Joe Ryan

Personal information
- Born: April 11, 1902 Starbuck, Manitoba, Canada
- Died: June 2, 1979 (aged 77) Victoria, British Columbia, Canada

Career history
- 1931-41: Winnipeg Winnipegs (Manager)
- 1946-49: Montreal Alouettes (Manager)
- 1960-65: Edmonton Eskimos (GM)
- Canadian Football Hall of Fame (Class of 1968)

= Joe Ryan (Canadian football) =

Canadian football manager

Joseph Bernard Ryan (11 April 1902 — 2 June 1979) was a Canadian football manager of the Winnipeg Winnipegs and Montreal Alouettes between the 1930s to 1940s. During his manager tenures, Ryan won the Grey Cup with Winnipeg in 1935, 1939 and 1941. He also won the Grey Cup with the Alouettes in 1949. With the Canadian Football League, Ryan worked as the general manager of the Edmonton Eskimos from 1960 to 1965. Ryan was inducted into the Canadian Football Hall of Fame in 1968, the Canada's Sports Hall of Fame in 1975 and the Manitoba Sports Hall of Fame in 1982.

==Early life and education==
Ryan was born on 11 April 1902 in Starbuck, Manitoba. He attended a law program at the University of Manitoba before dropping out after the first year.

==Career==
Ryan began his career at a lumber company in Chicago during the start of the 1920s. After moving to Winnipeg, he worked for Manitoba Pool Elevators from 1928 to 1930. Ryan shifted to rugby football in 1931 when he became manager of the Winnipeg Winnipegs. While with Winnipeg, the 'Pegs won the 1935 Grey Cup as manager. When the 'Pegs were renamed the Winnipeg Blue Bombers, Ryan won additional Grey Cups in 1939 and 1941.

Ryan went on to co-form the Montreal Hornets and the Montreal Alouettes in the mid 1940s.

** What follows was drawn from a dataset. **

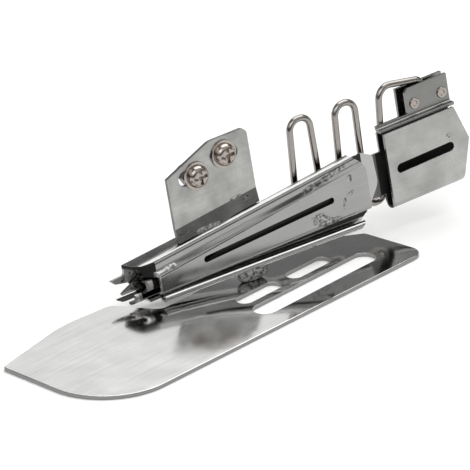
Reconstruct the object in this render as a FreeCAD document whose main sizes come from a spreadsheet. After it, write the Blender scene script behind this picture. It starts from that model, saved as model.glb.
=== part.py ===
import FreeCAD, Part
import math
import os

Vector = FreeCAD.Vector
Placement = FreeCAD.Placement
Rotation = FreeCAD.Rotation

# Double fold binder for a sewing machine, in millimetres.
# The origin is on the underside of the base plate, under the middle of its long slot.
# +X runs along the plate to the end where the tape goes in, +Y to the back, +Z up.

# Driving sizes: a name, a plain number, and what it measures.
SIZES = [
    ("plate_thickness", 1.0, "base plate sheet"),
    ("plate_front", 9.6, "long slot middle to the front edge"),
    ("plate_back", 20.0, "long slot middle to the back edge under the folder"),
    ("plate_right", 30.5, "long slot middle to the right end"),
    ("plate_corner", 4.0, "radius of the plate's right front corner"),
    ("plate_end_width", 19.0, "width of the right end"),
    ("plate_bevel_reach", 14.0, "length of the slanted right back corner"),
    ("leaf_left", 82.0, "long slot middle to the rounded leaf end"),
    ("leaf_right", 38.5, "long slot middle to the right shoulder of the leaf"),
    ("leaf_back", 32.2, "long slot middle to the leaf's back edge"),
    ("leaf_front", 7.9, "long slot middle to the leaf's front edge"),
    ("leaf_nose", 17.0, "radius of the leaf's front left corner"),
    ("leaf_edge_round", 0.25, "softened edge of the polished plate"),
    ("long_slot_length", 43.0, "long slot, end to end"),
    ("long_slot_width", 6.0, "long slot"),
    ("short_slot_length", 14.6, "each short slot, end to end"),
    ("short_slot_width", 4.4, "each short slot"),
    ("short_slot_spacing", 18.3, "middle to middle of the short slots"),
    ("short_slot_shift", 3.0, "middle of the pair, to the left of the long slot's middle"),
    ("short_slot_row", 7.3, "short slots behind the long slot"),
    ("folder_left", 31.9, "folder's exit corner, to the left of the origin"),
    ("folder_back", 19.7, "folder's exit corner, behind the origin"),
    ("folder_lift", 1.5, "folder's exit corner above the plate"),
    ("folder_yaw", 13.0, "degrees that the folder turns to the front"),
    ("folder_rise", 4.3, "degrees that the folder climbs to its mouth"),
    ("folder_lean", 5.8, "degrees that the folder leans back"),
    ("folder_length", 63.0, "folder, exit to mouth"),
    ("sheet_thickness", 0.8, "folder, sleeve and tab sheets"),
    ("inner_thickness", 0.6, "sheets of the inner scroll and channel"),
    ("exit_height", 10.5, "folder height at its exit"),
    ("mouth_height", 17.0, "folder height at its mouth"),
    ("exit_depth", 7.0, "folder depth at its exit"),
    ("mouth_depth", 4.0, "folder depth at its mouth"),
    ("exit_top_bend", 1.1, "bend radius along the top at the exit"),
    ("shell_step", 1.3, "how far the shell's upper band stands back from its belly at the exit"),
    ("mouth_step", 0.02, "the same step at the mouth, where it runs out"),
    ("shell_band", 2.9, "height of the shell's upper band at the exit"),
    ("mouth_top_bend", 0.9, "bend radius along the top at the mouth"),
    ("top_roll", 2.0, "depth of the folder's top right of the bracket"),
    ("shell_foot", 1.85, "height of the front shell's lower hem"),
    ("shell_slot_start", 12.85, "exit to the left end of the viewing slot"),
    ("shell_slot_rest", 10.65, "right end of the viewing slot to the mouth"),
    ("shell_slot_width", 1.6, "viewing slot of the front shell"),
    ("shell_slot_height", 6.9, "height of the viewing slot"),
    ("shell_slot_tilt", 2.4, "degrees of climb of the viewing slot"),
    ("back_step", 2.1, "how far the back sheet stops below the top right of the bracket"),
    ("back_reach", 5.8, "how far the back sheet passes the exit"),
    ("sheet_gap", 0.3, "running gap between neighbouring folder sheets"),
    ("channel_drop", 2.2, "how far the channel's hem falls from exit to mouth"),
    ("channel_hem", 0.5, "bend radius of the rolled lower hem"),
    ("channel_past", 4.0, "how far the channel sheet passes the mouth"),
    ("scroll_radius", 1.75, "middle radius of the inner scroll's nib"),
    ("scroll_height", 4.5, "height of the nib's middle at the exit"),
    ("scroll_wall", 8.6, "top of the inner scroll's back wall at the exit"),
    ("nib_front", 2.1, "how far the nib's front rim passes the exit"),
    ("nib_foot", 4.1, "how far the nib's lower rim passes the exit"),
    ("nib_tip", 8.3, "how far the nib's tip passes the exit"),
    ("nib_tip_height", 3.9, "height of the nib's tip"),
    ("curl_radius", 0.95, "middle radius of the small lower curl"),
    ("curl_tip", 10.4, "how far the lower curl's tip passes the exit"),
    ("curl_front", 5.6, "how far the lower curl's front rim passes the exit"),
    ("curl_rise", 0.25, "climb of the lower curl's upper leaf to its back"),
    ("curl_inside", 6.0, "how far the lower curl's strip runs into the folder"),
    ("floor_top", 0.9, "top of the folder's floor at the exit"),
    ("wing_tip", 9.6, "how far the exit wing's point passes the exit"),
    ("wing_gap", 0.33, "exit wing's front face behind the folder's back at the exit"),
    ("bracket_thickness", 1.0, "rear bracket sheet"),
    ("bracket_left", 7.9, "exit to the bracket's left edge"),
    ("bracket_width", 24.5, "rear bracket"),
    ("bracket_top", 33.1, "top of the rear bracket"),
    ("bracket_shoulder", 27.8, "lower end of the bracket's slanted corner"),
    ("bracket_bevel", 13.4, "length of the bracket's slanted corner"),
    ("bracket_face", 2.5, "bracket's front face behind the folder's front"),
    ("bracket_lean", 0.6, "how far the bracket's lower edge comes forward of its face"),
    ("bracket_bend", 3.7, "slight bend of the bracket above the folder's top"),
    ("bracket_slot_length", 8.1, "each bracket slot, end to end"),
    ("bracket_slot_width", 3.6, "each bracket slot"),
    ("bracket_slot_tilt", 6.5, "degrees that the bracket slots fall"),
    ("first_slot_along", 15.2, "exit to the middle of the first bracket slot"),
    ("first_slot_height", 26.2, "height of the first bracket slot's middle"),
    ("first_screw_shift", 1.05, "first screw, to the right of its slot's middle"),
    ("second_slot_along", 24.9, "exit to the middle of the second bracket slot"),
    ("second_slot_height", 28.7, "height of the second bracket slot's middle"),
    ("second_screw_shift", -0.15, "second screw, to the right of its slot's middle"),
    ("screw_diameter", 3.0, "clamp screw thread"),
    ("screw_head_diameter", 5.6, "pan head"),
    ("screw_head_height", 1.6, "pan head"),
    ("screw_crown", 1.35, "rounding of the pan head"),
    ("screw_chamfer", 0.3, "bevel at the screw's end"),
    ("screw_reach", 7.0, "clamp screw under its head"),
    ("cross_width", 0.9, "arm of the cross recess"),
    ("cross_span", 3.9, "cross recess, tip to tip"),
    ("cross_depth", 0.9, "cross recess"),
    ("washer_diameter", 7.0, "plain washer"),
    ("washer_thickness", 0.5, "plain washer"),
    ("nut_flats", 5.5, "hexagon nut across its flats"),
    ("nut_thickness", 2.4, "hexagon nut"),
    ("thread_clearance", 0.05, "screw to washer and nut bores"),
    ("wire_diameter", 1.7, "guide wire"),
    ("wire_start_left", 17.9, "mouth to the guide's free lower end"),
    ("wire_start_height", 7.0, "height of the guide's free lower end"),
    ("wire_room", 0.35, "room for the wire between tab and rear holder"),
    ("wire_foot", 0.4, "height of the guide's lower bends, middle line"),
    ("wire_first_top", 28.6, "height of the first upper bend, middle line"),
    ("wire_second_top", 28.1, "height of the second upper bend, middle line"),
    ("wire_run_past", 23.1, "mouth to the end of the guide's level run"),
    ("wire_end", 23.0, "height of the guide's tucked end"),
    ("neck_length", 7.0, "mouth to the sleeve's open left end"),
    ("sleeve_length", 21.8, "sleeve without its pointed end"),
    ("sleeve_point", 3.3, "how far the pointed end stands out"),
    ("sleeve_bottom", 1.2, "sleeve's bottom fold below the folder's exit corner"),
    ("sleeve_top", 18.3, "top edge of the sleeve's front"),
    ("sleeve_gap", 2.0, "space for the tape inside the sleeve"),
    ("sleeve_slot_length", 17.7, "viewing slot of the sleeve"),
    ("sleeve_slot_width", 2.3, "viewing slot of the sleeve"),
    ("sleeve_slot_height", 8.6, "height of the sleeve's viewing slot"),
    ("sleeve_slot_tilt", 1.0, "degrees of climb of the sleeve's slot"),
    ("neck_bottom", 2.3, "lower edge of the neck between folder and sleeve"),
    ("neck_top", 13.3, "upper edge of the neck"),
    ("tab_inset", 9.9, "sleeve's left end to the riveted tab"),
    ("tab_width", 13.1, "riveted tab"),
    ("tab_top", 26.3, "top of the riveted tab"),
    ("tab_bend", 0.9, "bend radius at the foot of the tab"),
    ("holder_foot", 9.0, "lower edge of the rear holder"),
    ("holder_joggle", 5.0, "lower edge of the rear holder to its bend backwards"),
    ("holder_step", 2.5, "height of the rear holder's bend"),
    ("holder_inset", 9.2, "sleeve's left end to the rear holder"),
    ("holder_width", 14.4, "rear holder"),
    ("holder_top", 26.0, "top of the rear holder"),
    ("rivet_left", 2.4, "tab's left edge to the first rivet"),
    ("rivet_spacing", 8.5, "rivet to rivet"),
    ("rivet_height", 21.9, "height of the rivets"),
    ("rivet_diameter", 1.5, "rivet shank"),
    ("rivet_head_diameter", 2.8, "rivet head"),
    ("rivet_head_height", 0.4, "rivet head"),
    ("clearance", 0.02, "between faces that are soldered or pressed together"),
    ("solder_foot_along", 26.0, "exit to the bead under the folder"),
    ("solder_foot_length", 9.2, "bead under the folder"),
    ("solder_foot_width", 3.4, "bead under the folder"),
    ("solder_foot_height", 4.0, "bead under the folder"),
    ("solder_bracket_inset", 2.0, "bracket's edges to the bead behind its foot"),
    ("solder_bracket_round", 1.4, "radius of the bead behind the bracket"),
]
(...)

With the Alouettes, Ryan was a manager and a secretary until 1949. He also won the 1949 Grey Cup as the manager for the Alouettes. After a break from football, Ryan joined the Canadian Football League in 1960 to become the general manager of the Edmonton Eskimos. With the Eskimos, Ryan served as general manager from 1960 to 1965 and executive assistant in 1966. He ended his football career in 1967 and moved to Victoria, British Columbia. Outside of football, Ryan became a sportswriter for the Winnipeg Free Press in 1938 and worked at an Ottawa tax office in 1942.

==Awards and honours==
Ryan was inducted into the Canadian Football Hall of Fame in 1968. In 1975, he was inducted into the Canada's Sports Hall of Fame. After his death, Ryan was posthumously named to the Manitoba Sports Hall of Fame in 1982. A few years later, he became a member of the Winnipeg Blue Bombers Hall of Fame in 1984.

==Death==
On 2 June 1979, Ryan died from cancer in Victoria, British Columbia.

==Personal life==
Ryan was married and had four children. One of his children Tim, is a sportscaster for NBC, CBS, Fox and the New York Islanders.